Our society, which seems so sturdily built out of concrete and custom, is just a temporary resting place, a hotel our civilization checked into a couple hundred years ago and must one day check out of. It’s an inevitability tourists can’t help but realize when visiting Mayan ruins, Egyptian ruins, Roman ruins. How long will it be before someone is visiting American ruins?

That’s how the world looks through apocalypse eyes. You start filling in the blanks between a thriving city and a devastated one. You imagine how it could happen, what it would look like, and whether you and the people you love could escape.

Of course I don’t want it to happen. Hopefully, it will never happen. But for the first time in my life, I feel there’s a possibility it will. And that’s enough to motivate me. To motivate me to save myself and my loved ones while there’s still time.
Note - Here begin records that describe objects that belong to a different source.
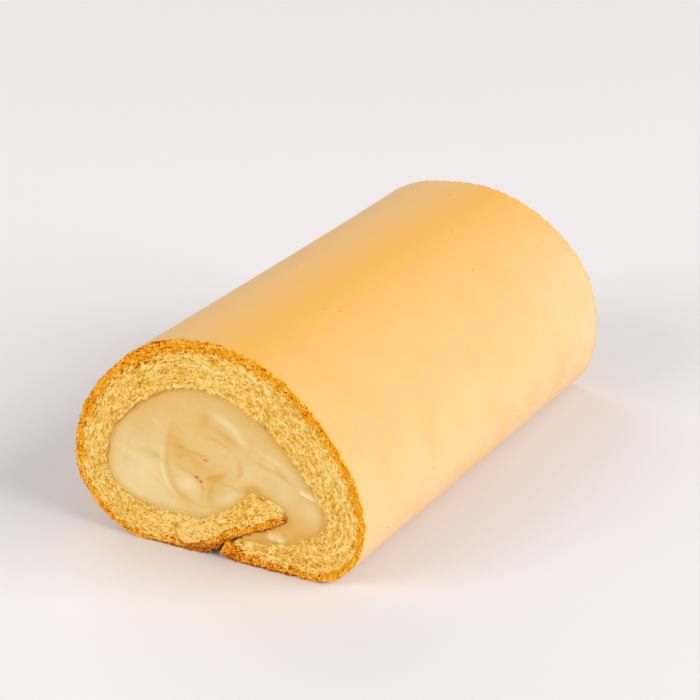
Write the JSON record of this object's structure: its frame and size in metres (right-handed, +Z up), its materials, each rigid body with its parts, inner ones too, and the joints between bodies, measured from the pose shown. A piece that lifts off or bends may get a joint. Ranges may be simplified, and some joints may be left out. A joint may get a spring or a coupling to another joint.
{
  "type": "swiss roll cake",
  "caption": "Whole swiss roll cake: a browned sponge sheet rolled once round a thick core of custard cream, its two ends cut straight.",
  "frame": {"origin": "middle of the roll's footprint, on the surface that it stands on", "axes": "+Z up, +Y along the roll away from the shown cut, +X to the right as seen from the shown cut"},
  "size_m": [0.0924, 0.159, 0.0635],
  "materials": {
    "sponge": "matte golden baked skin, open yellow crumb at the cuts",
    "custard_cream": "soft satin, pale yellow"
  },
  "bodies": {
    "root": {"sponge": "sponge", "cream": "custard_cream"}
  },
  "joints": []
}
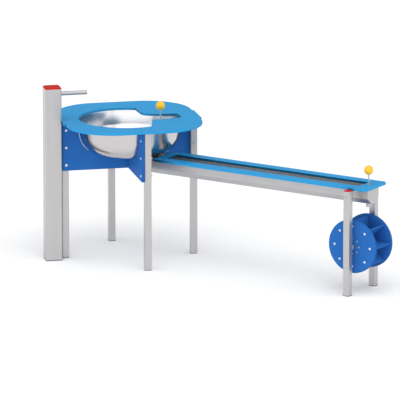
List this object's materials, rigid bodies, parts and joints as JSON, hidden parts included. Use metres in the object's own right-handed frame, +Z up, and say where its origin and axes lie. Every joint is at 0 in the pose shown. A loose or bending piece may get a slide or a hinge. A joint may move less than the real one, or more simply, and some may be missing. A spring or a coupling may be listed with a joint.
{
  "type": "sand and water table",
  "caption": "Playground table with a round steel bowl in a board rim, a water post with a spout, and a long trough with lift-out plugs that drains onto a paddle wheel.",
  "frame": {"origin": "on the ground, in the middle of the footprint", "axes": "+X along the trough from the basin to the wheel, +Y to the back, +Z up"},
  "size_m": [2.2132, 0.9376, 1.0365],
  "materials": {
    "aluminium": "satin anodised",
    "light_blue_board": "satin polyethylene board with a fine grain",
    "dark_blue_board": "satin polyethylene board with a fine grain",
    "mirror_steel": "polished stainless steel",
    "stainless_steel": "brushed",
    "red_plastic": "semi-gloss",
    "yellow_plastic": "gloss",
    "black_rubber": "matte"
  },
  "bodies": {
    "base": {"water_post": "aluminium", "post_cap": "red_plastic", "post_foot": "black_rubber", "spout_pipe": "stainless_steel", "riser_pipe": "stainless_steel", "leg_left": "aluminium", "leg_front": "aluminium", "leg_right": "aluminium", "leg_back": "aluminium", "foot_left": "black_rubber", "foot_front": "black_rubber", "foot_right": "black_rubber", "foot_back": "black_rubber", "panel_long": "dark_blue_board", "panel_cross": "dark_blue_board", "rim_front": "light_blue_board", "rim_back": "light_blue_board", "bowl": "mirror_steel", "drain_fitting": "stainless_steel", "drain_lip": "stainless_steel", "drain_nut": "stainless_steel", "basin_guide": "stainless_steel", "trough_channel": "stainless_steel", "trough_end_basin": "stainless_steel", "trough_end_wheel": "stainless_steel", "trough_frame": "light_blue_board", "trough_outlet": "stainless_steel", "trough_guide": "stainless_steel", "hanger_bracket": "stainless_steel", "end_leg_front": "aluminium", "end_leg_back": "aluminium", "end_foot_front": "black_rubber", "end_foot_back": "black_rubber", "end_cap_front": "red_plastic", "end_cap_back": "red_plastic", "leg_bracket_front": "stainless_steel", "leg_bracket_back": "stainless_steel", "bearing_front": "stainless_steel", "bearing_back": "stainless_steel"},
    "basin_valve": {"basin_plug": "black_rubber", "basin_rod": "stainless_steel", "basin_knob": "yellow_plastic"},
    "trough_valve": {"trough_plug": "black_rubber", "trough_rod": "stainless_steel", "trough_knob": "yellow_plastic"},
    "wheel": {"axle": "stainless_steel", "hub": "dark_blue_board", "collar_front": "stainless_steel", "collar_back": "stainless_steel", "wheel_disc_front": "dark_blue_board", "wheel_disc_back": "dark_blue_board", "paddle_1": "dark_blue_board", "paddle_2": "dark_blue_board", "paddle_3": "dark_blue_board", "paddle_4": "dark_blue_board", "paddle_5": "dark_blue_board", "paddle_6": "dark_blue_board", "paddle_7": "dark_blue_board", "paddle_8": "dark_blue_board"}
  },
  "joints": [
    {"name": "wheel_spin", "type": "hinge", "parent": "base", "child": "wheel", "pos_m": [0.94956, 0, 0.281], "axis": [0, 1, 0], "continuous": true},
    {"name": "basin_plug_lift", "type": "slide", "parent": "base", "child": "basin_valve", "axis": [0, 0, 1], "range_m": [0, 0.15]},
    {"name": "trough_plug_lift", "type": "slide", "parent": "base", "child": "trough_valve", "axis": [0, 0, 1], "range_m": [0, 0.07]}
  ]
}
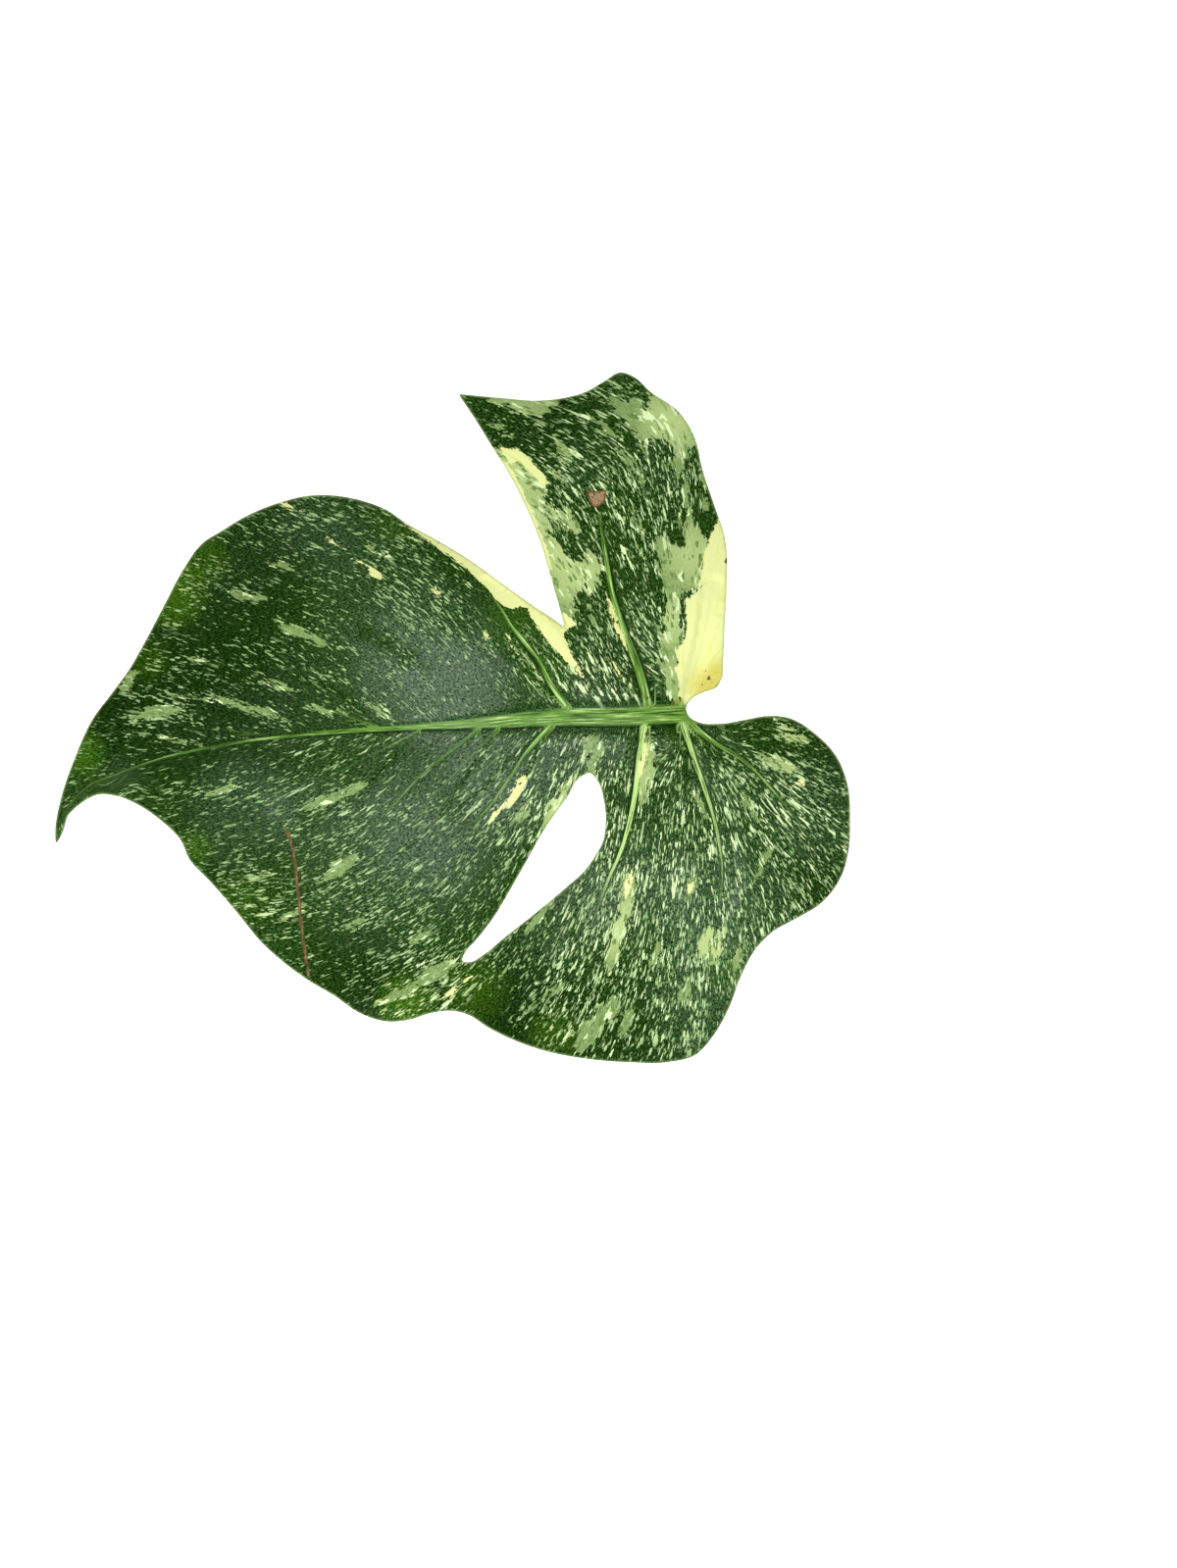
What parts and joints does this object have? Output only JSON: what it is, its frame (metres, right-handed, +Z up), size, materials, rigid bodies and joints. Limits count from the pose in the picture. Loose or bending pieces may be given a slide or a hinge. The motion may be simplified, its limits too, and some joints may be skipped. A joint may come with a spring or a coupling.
{
  "type": "monstera leaf",
  "caption": "Lobed, splashed green and cream climbing-plant leaf, picked with a short stalk and lying face up as a shallow dome.",
  "frame": {"origin": "on the surface that the leaf lies on, under the middle of its outline", "axes": "+X from the drip tip towards the head of the midrib, +Y across the leaf towards the notched side, +Z up, out of the upper face"},
  "size_m": [0.292, 0.2533, 0.0377],
  "materials": {
    "leaf_blade": "waxy satin, deep green splashed with sage green and cream",
    "petiole": "satin, mid green with pale lengthwise streaks"
  },
  "bodies": {
    "root": {"leaf_blade": "leaf_blade", "petiole": "petiole"}
  },
  "joints": []
}
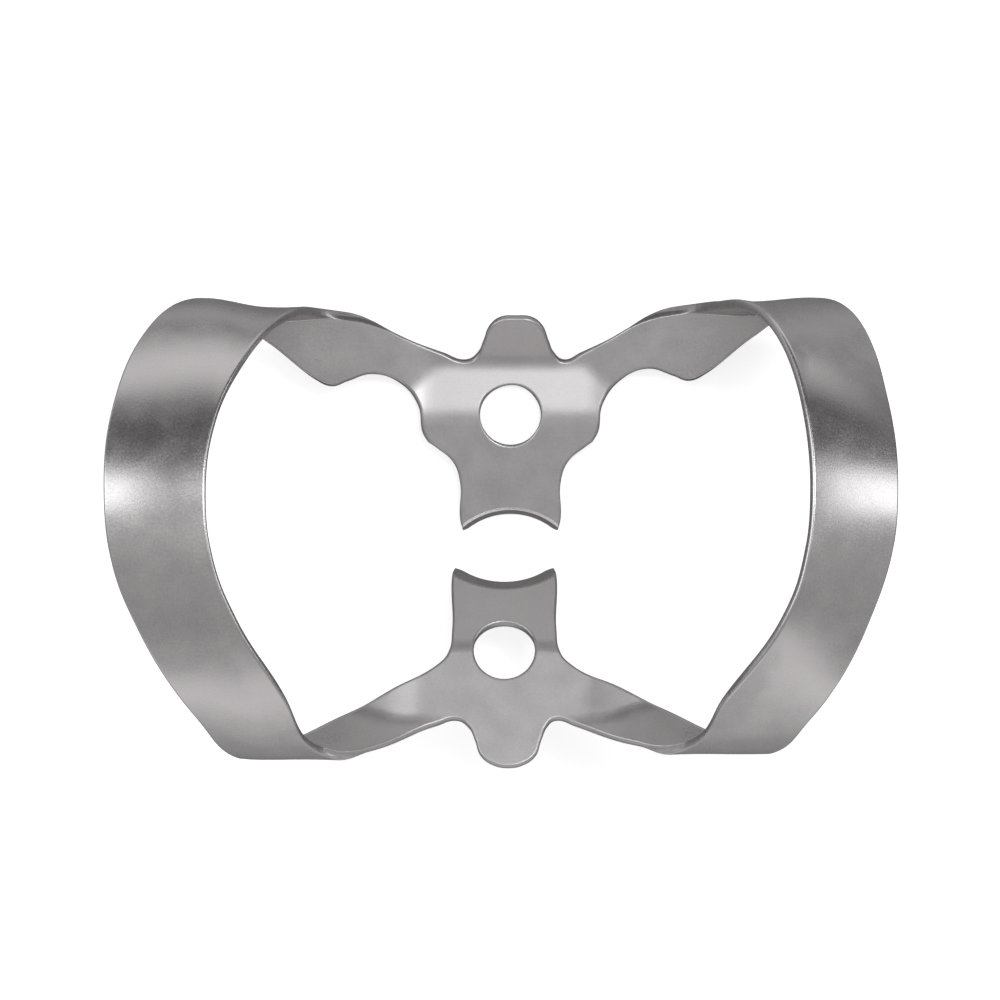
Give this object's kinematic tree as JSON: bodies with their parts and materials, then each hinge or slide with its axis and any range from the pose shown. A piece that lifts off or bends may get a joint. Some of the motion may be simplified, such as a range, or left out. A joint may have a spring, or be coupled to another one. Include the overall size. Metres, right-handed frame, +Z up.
{
  "type": "rubber dam clamp",
  "caption": "Bent spring steel clamp whose notched jaws grip the neck of a tooth and hold a rubber dam in place.",
  "frame": {"origin": "centre of the bounding box, on the table the clamp lies on", "axes": "+X from the left bow to the right bow, +Y from the lower jaw to the upper jaw (the one with the wings), +Z up from the table"},
  "size_m": [0.033, 0.02, 0.0145],
  "materials": {
    "satin_steel": "satin polished spring steel with a fine grain, bright along the rounded edges"
  },
  "bodies": {
    "root": {"clamp_body": "satin_steel"}
  },
  "joints": []
}
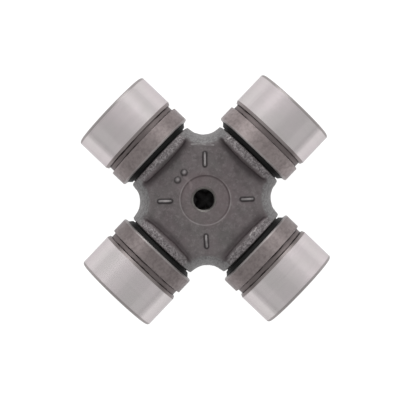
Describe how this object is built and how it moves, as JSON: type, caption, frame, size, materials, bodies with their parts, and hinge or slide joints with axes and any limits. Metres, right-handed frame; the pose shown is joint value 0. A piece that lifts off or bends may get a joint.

I don’t want to be hiding in cellars, fighting old women for a scrap of bread, taking forced marches at gunpoint, dying of cholera in refugee camps, or anything else I’ve read about in history books. I want to be writing those history books on a beach far away from the mess that self-serving politicians, crooked CEOs, and committed madmen are making of the Western world.

I want to be the one who gets away. The winner of the survival lottery.

But Strauss focuses too much on his narrative rather than the specifics of the preparation itself, and as a result the book has a lot less substance than it could have.